Mila llegó a la casa después de que regresé de una temporada fuera de Colombia. Justo antes de irme había tenido mi primera “pérdida” perruna; me había divorciado y por la separación y mi partida, mi perra Mafalda se quedaría desde ese momento con mi exmarido. No concibo mi vida sin perros, así que cuando regresé me puse a buscar uno. Di muchas vueltas tratando de encontrar unas razas muy particulares, hasta que un buen día fui a la Asociación Protectora de Animales a adoptar a Mila. Ella estaba en una jaula con dos cachorros, sus hermanos. Cuando pasé, se paró encima de ellos y se me acercó, al final fue ella la que me escogió.

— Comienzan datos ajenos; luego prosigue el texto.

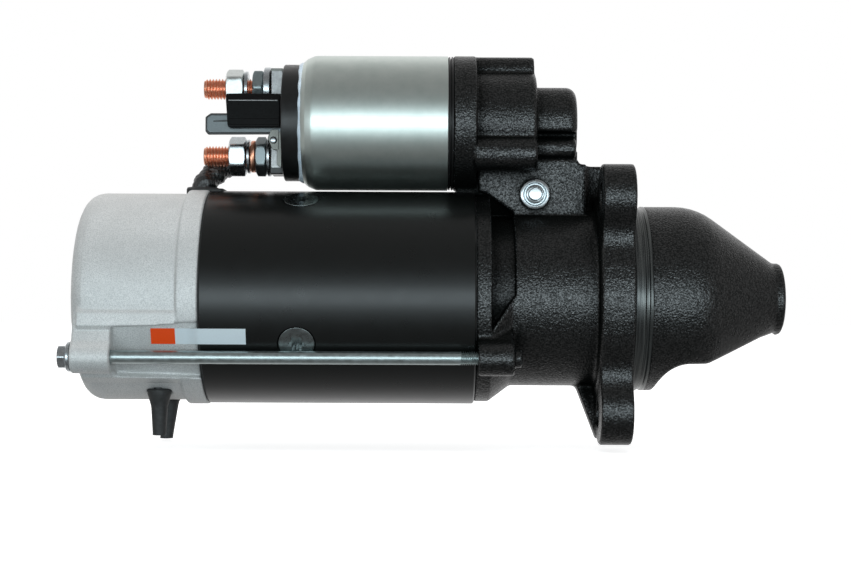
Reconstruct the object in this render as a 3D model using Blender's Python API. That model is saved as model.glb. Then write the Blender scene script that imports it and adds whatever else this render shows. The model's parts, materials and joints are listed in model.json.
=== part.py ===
"""Heavy-duty starter motor with a planetary reduction gear and a piggyback solenoid.

The constants are in millimetres and the meshes are in metres. X is the motor's own axis and points
out of the nose, and Z points up to the solenoid. Stations along X are drawn from the mounting flange's
front face, and every piece is placed so that the part's origin is the centre of the end cover's flat
rear face. Angles round the motor axis start at -Y and grow towards +Z.
"""

import math

import bmesh
import bpy
from mathutils import Matrix, Vector

MM = 0.001
GAP = 0.3            # clearance between neighbouring solids
CASING_ROUND = 32    # sides of a casing
ROUND = 24           # sides of a shaft or a gear blank
SMALL_ROUND = 12     # sides of a bolt, a pin or a tube
SMALL_PHASE = 0.31   # part of a side that small rounds are turned by, to keep off casing edges
WELD = 0.000002      # metres; boolean leftovers closer than this are one point

# Stations along the motor axis
COVER_REAR = -259.5
COVER_FRONT = -200.3
HOUSING_REAR = -72.8
FLANGE_REAR = -14.6
NOSE_CORNER = 33.1
NOSE_END = 75.1

PART_ORIGIN = Vector((COVER_REAR, 0.0, 0.0)) * MM

# Radii round the motor axis
COVER_R = 49.8
COVER_BAND_R = 51.7
YOKE_R = 51.2
YOKE_BORE = 45.5
COLLAR_R = 50.0
NECK_R = 42.3
NECK_BORE = 37.0
NOSE_R = 44.4
NOSE_BORE = 39.2
PILOT_R = 44.6
LIP_R = 17.3
NOSE_BUSH_R = 12.0
SHAFT_R = 8.0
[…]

Unos años después llegó a casa Pepa, la perra más consentida y amorosa que conozco. La rescatamos de un taller del barrio Siete de Agosto, donde la maltrataban. Mila, que por el nacimiento de mi hija había perdido el reinado en la casa, la adoptó inmediatamente y se convirtió en su amiga, compinche y prácticamente en su mamá. Se acompañaron hasta el día que murió Mila.

Soy una amante absoluta de los animales y, evidentemente, completamente perruna. Estoy convencida de que los lazos generados desde siempre entre los humanos y los perros le han convenido enormemente a la humanidad. Los perros y su cercanía nos han hecho mejores personas, mejores seres humanos. Para mí, una medida clara de desarrollo y civilización en una sociedad es la forma como trata a sus animales.

En Colombia cada vez hay más conciencia sobre el tema, leyes y organizaciones que velan por su protección y por eso adoptarlos se ha vuelto fácil. Cuando se acoge un perro, uno se cree redentor, pero al final el redimido es uno; la vida con ellos es una vida acompañada, querida y completa. Sin embargo, tener perro implica una enorme responsabilidad y por eso no siempre se puede. Los perros son grandiosos, pero requieren cuidado, cariño y mucho compromiso. Cuando se decide tener uno, se está asumiendo un compromiso de vida, por eso no debe ser una decisión tomada a la ligera. Confieso que las personas a las que no les gustan los perros me generan un poco de desconfianza, pero a las que sí considero muy malas, son aquellas que los maltratan o abandonan. Son personas con pobreza de alma.

Por estas últimas, hace unos días llegó Coco a casa, una perrita negra, adorable. Su llegada ha sido un poco prematura, pues ni los humanos de la casa, ni Pepa, hemos terminado el duelo de Mila. Sin embargo, a Coco la dejaron abandonada en la puerta de un supermercado y necesitaba una familia que la acogiera. Así que está en casa y, como Mila y Pepa, estoy segura de que no la salvamos nosotros, sino que será ella la que nos rescatará de la tristeza.